• Goal of the exercise
From the listing below, copy only the lines from the line that contains "---- the lamp" to the line that contains "if empty is", counting those two lines as part of the copy.

-- START Dataset records --

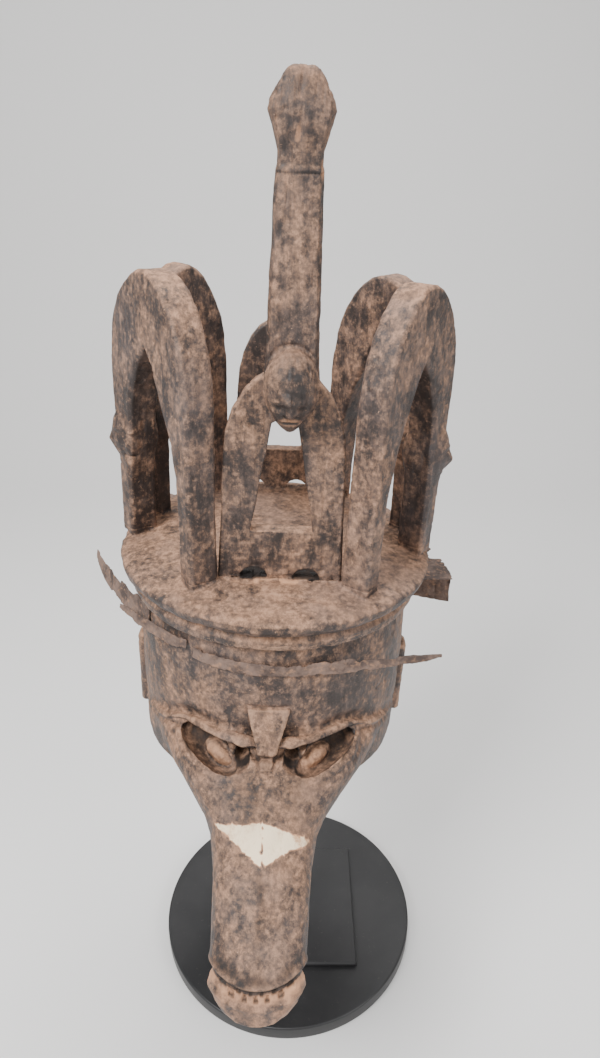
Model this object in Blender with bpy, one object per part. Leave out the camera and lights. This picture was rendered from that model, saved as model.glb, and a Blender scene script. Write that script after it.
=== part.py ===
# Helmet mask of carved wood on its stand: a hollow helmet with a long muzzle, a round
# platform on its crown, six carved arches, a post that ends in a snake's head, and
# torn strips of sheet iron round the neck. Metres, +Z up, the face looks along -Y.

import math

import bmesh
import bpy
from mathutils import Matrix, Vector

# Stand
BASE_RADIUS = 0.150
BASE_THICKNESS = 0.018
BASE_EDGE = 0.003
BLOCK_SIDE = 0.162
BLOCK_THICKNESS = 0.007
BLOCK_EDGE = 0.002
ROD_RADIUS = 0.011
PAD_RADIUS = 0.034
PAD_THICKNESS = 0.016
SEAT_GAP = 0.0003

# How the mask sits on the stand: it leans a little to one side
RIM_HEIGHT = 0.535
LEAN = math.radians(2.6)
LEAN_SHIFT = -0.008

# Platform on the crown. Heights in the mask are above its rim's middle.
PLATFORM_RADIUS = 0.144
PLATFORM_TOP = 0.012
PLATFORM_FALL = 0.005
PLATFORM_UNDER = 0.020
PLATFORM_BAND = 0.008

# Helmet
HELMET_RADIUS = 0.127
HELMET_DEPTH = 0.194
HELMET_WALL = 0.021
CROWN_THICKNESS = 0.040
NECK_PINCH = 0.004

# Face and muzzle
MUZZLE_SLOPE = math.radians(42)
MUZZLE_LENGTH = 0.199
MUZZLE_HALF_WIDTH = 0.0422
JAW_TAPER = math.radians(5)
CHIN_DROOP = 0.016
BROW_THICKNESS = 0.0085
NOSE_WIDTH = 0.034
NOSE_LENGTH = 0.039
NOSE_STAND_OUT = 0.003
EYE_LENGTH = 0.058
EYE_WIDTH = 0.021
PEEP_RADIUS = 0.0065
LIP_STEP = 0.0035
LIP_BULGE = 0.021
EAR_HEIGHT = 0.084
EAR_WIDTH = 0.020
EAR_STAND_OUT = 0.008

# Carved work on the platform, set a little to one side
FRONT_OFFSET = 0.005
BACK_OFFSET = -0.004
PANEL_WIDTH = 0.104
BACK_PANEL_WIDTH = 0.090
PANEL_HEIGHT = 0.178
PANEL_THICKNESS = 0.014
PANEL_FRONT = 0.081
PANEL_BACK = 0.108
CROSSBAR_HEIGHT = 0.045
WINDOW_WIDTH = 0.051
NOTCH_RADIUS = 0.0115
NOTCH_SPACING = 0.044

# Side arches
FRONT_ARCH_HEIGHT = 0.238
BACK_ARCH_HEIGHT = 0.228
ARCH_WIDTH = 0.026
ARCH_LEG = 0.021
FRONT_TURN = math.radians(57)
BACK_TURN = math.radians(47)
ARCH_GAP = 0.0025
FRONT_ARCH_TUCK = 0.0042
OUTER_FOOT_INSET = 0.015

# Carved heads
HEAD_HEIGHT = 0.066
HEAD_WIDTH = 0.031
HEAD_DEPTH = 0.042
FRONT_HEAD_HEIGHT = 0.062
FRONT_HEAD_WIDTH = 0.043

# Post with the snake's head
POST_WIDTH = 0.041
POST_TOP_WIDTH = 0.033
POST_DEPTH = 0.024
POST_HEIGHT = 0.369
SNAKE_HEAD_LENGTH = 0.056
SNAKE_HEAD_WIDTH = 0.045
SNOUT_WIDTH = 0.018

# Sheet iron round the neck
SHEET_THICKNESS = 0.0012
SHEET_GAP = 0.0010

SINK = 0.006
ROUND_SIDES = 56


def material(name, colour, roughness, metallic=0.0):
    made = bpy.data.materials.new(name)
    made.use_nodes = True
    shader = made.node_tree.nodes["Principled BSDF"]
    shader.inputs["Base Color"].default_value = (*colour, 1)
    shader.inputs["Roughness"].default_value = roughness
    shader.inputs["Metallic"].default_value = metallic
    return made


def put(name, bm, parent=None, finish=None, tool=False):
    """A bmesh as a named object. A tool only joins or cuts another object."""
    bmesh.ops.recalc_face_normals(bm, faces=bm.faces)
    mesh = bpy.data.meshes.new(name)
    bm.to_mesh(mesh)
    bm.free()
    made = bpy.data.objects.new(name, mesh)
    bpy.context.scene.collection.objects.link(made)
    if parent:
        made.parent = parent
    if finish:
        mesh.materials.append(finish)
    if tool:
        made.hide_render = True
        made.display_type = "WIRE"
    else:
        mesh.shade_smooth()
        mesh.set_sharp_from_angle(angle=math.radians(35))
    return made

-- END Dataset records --
-- START Dataset records --

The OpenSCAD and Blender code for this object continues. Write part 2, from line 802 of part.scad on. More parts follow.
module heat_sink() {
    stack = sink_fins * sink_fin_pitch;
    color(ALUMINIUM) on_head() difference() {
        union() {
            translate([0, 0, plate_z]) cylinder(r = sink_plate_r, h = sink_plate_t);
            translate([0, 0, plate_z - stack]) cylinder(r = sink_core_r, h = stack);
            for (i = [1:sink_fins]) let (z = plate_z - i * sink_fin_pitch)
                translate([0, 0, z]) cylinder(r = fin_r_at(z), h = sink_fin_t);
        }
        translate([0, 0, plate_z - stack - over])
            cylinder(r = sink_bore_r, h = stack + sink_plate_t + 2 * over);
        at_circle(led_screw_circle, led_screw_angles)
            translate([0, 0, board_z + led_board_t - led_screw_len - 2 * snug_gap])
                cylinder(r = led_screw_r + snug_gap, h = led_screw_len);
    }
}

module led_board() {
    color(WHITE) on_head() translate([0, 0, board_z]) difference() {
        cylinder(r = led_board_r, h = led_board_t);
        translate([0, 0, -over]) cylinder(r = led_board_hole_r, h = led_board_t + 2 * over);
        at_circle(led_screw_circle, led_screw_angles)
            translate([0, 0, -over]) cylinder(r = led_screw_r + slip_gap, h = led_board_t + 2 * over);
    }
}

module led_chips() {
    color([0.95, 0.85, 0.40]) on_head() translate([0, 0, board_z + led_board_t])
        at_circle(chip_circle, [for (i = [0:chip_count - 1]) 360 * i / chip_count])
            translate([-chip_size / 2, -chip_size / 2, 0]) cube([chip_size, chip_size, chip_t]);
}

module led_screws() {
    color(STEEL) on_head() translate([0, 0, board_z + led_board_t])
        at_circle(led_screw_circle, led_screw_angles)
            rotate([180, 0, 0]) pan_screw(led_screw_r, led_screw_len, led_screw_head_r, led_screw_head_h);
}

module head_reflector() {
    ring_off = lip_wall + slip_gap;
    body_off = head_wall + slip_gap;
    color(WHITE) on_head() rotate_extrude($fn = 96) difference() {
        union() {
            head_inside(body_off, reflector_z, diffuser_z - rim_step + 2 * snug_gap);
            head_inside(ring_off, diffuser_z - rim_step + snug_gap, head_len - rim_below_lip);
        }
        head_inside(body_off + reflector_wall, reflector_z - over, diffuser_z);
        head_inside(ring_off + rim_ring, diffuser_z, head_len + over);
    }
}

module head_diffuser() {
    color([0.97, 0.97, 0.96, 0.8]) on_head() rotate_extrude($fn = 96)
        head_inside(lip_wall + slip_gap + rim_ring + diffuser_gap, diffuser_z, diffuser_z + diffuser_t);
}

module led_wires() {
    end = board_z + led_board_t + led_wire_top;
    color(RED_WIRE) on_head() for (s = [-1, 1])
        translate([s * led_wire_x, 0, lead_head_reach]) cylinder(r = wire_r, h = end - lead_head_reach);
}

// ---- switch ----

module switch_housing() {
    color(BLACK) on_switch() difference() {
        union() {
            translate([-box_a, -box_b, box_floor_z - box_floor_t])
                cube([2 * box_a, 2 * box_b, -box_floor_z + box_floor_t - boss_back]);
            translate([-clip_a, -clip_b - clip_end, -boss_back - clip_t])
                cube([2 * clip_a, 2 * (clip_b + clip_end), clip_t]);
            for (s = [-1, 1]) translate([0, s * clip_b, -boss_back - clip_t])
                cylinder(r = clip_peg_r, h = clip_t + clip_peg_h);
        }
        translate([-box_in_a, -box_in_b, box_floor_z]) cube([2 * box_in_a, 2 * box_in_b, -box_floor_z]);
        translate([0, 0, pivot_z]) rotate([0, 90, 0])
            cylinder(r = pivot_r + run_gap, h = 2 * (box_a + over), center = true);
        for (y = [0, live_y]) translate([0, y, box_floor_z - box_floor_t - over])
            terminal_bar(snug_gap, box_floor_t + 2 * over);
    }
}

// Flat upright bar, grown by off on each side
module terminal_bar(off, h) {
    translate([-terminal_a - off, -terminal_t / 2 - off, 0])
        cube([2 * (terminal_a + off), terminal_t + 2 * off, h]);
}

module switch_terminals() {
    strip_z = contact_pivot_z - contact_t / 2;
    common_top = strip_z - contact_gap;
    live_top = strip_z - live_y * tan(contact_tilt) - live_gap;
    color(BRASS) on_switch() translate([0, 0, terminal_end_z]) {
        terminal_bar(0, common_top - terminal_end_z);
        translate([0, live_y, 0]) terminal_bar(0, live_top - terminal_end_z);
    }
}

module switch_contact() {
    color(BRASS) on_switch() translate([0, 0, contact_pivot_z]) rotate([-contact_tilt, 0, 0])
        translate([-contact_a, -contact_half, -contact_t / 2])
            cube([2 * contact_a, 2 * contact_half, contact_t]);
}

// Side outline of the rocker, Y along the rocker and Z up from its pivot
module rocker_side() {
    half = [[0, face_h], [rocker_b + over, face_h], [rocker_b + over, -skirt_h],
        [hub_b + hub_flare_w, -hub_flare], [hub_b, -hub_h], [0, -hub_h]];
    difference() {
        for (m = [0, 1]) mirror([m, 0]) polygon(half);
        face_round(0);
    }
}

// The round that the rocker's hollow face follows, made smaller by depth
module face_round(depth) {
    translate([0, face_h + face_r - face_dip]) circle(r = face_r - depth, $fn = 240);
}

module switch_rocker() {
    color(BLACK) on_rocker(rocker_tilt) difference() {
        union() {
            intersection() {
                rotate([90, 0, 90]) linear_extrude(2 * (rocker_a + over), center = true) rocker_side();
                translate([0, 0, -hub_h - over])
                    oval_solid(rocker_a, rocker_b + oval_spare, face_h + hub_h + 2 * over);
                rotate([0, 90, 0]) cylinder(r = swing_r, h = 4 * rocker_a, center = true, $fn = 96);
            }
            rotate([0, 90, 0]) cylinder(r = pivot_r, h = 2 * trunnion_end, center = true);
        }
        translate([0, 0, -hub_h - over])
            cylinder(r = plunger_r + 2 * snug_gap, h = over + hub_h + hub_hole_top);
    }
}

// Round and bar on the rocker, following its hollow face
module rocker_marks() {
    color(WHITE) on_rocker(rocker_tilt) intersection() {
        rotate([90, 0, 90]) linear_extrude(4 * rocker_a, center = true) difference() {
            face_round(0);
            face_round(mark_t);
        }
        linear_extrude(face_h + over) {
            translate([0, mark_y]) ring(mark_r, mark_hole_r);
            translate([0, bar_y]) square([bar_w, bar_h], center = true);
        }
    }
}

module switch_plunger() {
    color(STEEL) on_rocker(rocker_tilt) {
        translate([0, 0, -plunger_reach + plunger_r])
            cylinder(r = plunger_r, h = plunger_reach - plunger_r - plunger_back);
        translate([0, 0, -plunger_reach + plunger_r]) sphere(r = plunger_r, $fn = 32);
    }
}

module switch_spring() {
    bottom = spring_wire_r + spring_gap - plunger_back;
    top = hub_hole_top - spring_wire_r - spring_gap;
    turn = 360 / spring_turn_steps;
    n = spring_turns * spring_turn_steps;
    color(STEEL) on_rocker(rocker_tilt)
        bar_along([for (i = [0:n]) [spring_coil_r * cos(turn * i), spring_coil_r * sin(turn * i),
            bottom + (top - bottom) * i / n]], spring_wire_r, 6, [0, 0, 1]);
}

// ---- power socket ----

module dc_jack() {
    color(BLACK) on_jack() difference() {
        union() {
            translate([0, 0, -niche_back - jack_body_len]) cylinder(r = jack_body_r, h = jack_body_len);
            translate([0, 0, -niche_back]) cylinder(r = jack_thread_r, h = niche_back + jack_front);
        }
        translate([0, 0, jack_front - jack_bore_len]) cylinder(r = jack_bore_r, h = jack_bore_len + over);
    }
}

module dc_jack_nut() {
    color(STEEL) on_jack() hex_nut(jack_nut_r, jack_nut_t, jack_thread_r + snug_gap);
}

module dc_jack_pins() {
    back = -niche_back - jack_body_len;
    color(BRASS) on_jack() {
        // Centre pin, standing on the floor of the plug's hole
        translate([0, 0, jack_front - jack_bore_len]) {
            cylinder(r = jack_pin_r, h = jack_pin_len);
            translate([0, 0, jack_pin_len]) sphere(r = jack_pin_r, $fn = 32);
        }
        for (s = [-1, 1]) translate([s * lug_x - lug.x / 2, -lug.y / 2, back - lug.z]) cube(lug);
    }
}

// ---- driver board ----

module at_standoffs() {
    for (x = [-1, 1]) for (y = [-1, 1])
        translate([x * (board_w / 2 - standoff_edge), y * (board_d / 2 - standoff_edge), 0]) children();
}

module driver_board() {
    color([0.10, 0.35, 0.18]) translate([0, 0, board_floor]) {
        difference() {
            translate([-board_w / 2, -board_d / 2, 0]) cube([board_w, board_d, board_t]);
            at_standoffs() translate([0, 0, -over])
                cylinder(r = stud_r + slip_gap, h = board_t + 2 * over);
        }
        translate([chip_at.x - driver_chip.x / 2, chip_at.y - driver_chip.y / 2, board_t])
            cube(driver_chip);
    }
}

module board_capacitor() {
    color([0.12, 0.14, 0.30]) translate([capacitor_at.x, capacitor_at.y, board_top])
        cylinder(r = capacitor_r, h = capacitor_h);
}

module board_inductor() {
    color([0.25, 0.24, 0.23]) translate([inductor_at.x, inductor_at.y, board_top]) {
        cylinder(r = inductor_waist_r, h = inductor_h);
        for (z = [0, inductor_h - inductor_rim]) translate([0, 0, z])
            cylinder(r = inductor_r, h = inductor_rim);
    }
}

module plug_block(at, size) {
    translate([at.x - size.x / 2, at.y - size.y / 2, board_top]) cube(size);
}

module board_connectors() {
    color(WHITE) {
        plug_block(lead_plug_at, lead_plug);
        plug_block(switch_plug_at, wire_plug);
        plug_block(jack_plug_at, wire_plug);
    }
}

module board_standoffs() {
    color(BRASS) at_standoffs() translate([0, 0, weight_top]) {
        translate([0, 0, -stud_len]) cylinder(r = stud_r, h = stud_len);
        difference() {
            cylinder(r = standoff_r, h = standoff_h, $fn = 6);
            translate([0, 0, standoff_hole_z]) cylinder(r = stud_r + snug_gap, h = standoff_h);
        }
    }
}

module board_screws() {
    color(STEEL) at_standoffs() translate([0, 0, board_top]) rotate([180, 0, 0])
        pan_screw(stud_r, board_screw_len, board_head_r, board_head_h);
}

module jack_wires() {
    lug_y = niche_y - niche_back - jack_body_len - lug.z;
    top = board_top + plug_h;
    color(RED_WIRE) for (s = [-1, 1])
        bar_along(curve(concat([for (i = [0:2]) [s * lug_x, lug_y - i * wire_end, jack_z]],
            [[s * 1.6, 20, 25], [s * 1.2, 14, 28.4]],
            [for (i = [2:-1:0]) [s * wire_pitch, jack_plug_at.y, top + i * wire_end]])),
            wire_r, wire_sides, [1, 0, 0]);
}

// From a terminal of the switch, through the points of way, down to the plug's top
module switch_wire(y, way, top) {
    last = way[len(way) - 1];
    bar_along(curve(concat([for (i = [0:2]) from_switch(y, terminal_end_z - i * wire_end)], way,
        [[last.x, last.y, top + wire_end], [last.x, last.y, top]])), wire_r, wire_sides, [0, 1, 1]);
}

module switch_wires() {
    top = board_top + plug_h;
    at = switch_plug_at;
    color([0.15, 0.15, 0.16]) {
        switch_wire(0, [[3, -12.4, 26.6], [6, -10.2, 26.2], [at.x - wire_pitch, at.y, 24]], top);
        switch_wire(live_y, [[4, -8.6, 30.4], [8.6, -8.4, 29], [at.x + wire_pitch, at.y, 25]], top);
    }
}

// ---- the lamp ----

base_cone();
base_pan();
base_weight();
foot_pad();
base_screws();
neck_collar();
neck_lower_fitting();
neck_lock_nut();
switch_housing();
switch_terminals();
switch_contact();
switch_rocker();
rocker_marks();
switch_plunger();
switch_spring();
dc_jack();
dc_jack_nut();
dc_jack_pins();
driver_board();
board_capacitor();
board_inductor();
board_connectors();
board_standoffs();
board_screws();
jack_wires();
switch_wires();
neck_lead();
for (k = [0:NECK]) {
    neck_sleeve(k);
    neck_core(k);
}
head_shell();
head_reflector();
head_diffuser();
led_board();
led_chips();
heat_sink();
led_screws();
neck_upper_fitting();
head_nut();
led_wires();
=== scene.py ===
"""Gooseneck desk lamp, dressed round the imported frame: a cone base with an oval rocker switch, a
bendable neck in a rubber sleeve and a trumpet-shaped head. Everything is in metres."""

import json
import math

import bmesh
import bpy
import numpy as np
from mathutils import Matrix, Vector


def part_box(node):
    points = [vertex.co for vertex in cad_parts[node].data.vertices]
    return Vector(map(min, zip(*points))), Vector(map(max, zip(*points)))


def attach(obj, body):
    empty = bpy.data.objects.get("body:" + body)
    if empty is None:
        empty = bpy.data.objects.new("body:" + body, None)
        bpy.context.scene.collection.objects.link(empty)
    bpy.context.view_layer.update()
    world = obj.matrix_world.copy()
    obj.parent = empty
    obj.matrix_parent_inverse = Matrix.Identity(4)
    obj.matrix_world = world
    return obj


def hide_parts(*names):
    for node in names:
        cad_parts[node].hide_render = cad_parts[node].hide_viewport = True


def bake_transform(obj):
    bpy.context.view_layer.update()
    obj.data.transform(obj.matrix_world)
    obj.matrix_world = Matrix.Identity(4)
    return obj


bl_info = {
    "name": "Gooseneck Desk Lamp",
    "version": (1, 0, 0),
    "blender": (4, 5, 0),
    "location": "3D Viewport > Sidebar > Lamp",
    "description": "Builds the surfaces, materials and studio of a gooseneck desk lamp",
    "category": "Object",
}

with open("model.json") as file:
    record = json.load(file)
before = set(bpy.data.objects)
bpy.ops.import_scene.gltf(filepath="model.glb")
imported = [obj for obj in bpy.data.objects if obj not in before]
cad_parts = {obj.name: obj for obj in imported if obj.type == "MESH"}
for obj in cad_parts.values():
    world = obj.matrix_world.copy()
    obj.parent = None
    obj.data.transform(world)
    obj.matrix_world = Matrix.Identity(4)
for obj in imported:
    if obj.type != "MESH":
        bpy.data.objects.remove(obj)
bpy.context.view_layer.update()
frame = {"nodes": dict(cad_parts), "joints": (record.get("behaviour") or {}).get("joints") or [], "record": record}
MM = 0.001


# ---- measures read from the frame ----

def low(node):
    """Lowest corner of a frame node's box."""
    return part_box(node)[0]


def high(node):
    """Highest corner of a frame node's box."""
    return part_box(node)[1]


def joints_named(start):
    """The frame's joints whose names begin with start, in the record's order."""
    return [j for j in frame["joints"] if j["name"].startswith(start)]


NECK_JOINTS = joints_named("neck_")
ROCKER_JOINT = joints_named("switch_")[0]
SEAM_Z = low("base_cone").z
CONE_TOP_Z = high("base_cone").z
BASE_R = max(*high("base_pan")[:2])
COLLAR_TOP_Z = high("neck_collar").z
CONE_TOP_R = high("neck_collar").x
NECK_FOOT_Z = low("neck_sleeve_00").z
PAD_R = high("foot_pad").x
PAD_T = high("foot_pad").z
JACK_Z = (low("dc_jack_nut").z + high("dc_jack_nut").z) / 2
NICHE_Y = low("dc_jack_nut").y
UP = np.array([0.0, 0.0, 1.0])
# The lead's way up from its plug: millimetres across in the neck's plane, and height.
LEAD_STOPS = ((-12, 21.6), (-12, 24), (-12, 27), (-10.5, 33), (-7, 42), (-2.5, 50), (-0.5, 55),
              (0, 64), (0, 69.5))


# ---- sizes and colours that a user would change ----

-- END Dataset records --

• Response
// ---- the lamp ----

base_cone();
base_pan();
base_weight();
foot_pad();
base_screws();
neck_collar();
neck_lower_fitting();
neck_lock_nut();
switch_housing();
switch_terminals();
switch_contact();
switch_rocker();
rocker_marks();
switch_plunger();
switch_spring();
dc_jack();
dc_jack_nut();
dc_jack_pins();
driver_board();
board_capacitor();
board_inductor();
board_connectors();
board_standoffs();
board_screws();
jack_wires();
switch_wires();
neck_lead();
for (k = [0:NECK]) {
    neck_sleeve(k);
    neck_core(k);
}
head_shell();
head_reflector();
head_diffuser();
led_board();
led_chips();
heat_sink();
led_screws();
neck_upper_fitting();
head_nut();
led_wires();
=== scene.py ===
"""Gooseneck desk lamp, dressed round the imported frame: a cone base with an oval rocker switch, a
bendable neck in a rubber sleeve and a trumpet-shaped head. Everything is in metres."""

import json
import math

import bmesh
import bpy
import numpy as np
from mathutils import Matrix, Vector


def part_box(node):
    points = [vertex.co for vertex in cad_parts[node].data.vertices]
    return Vector(map(min, zip(*points))), Vector(map(max, zip(*points)))


def attach(obj, body):
    empty = bpy.data.objects.get("body:" + body)
    if empty is None:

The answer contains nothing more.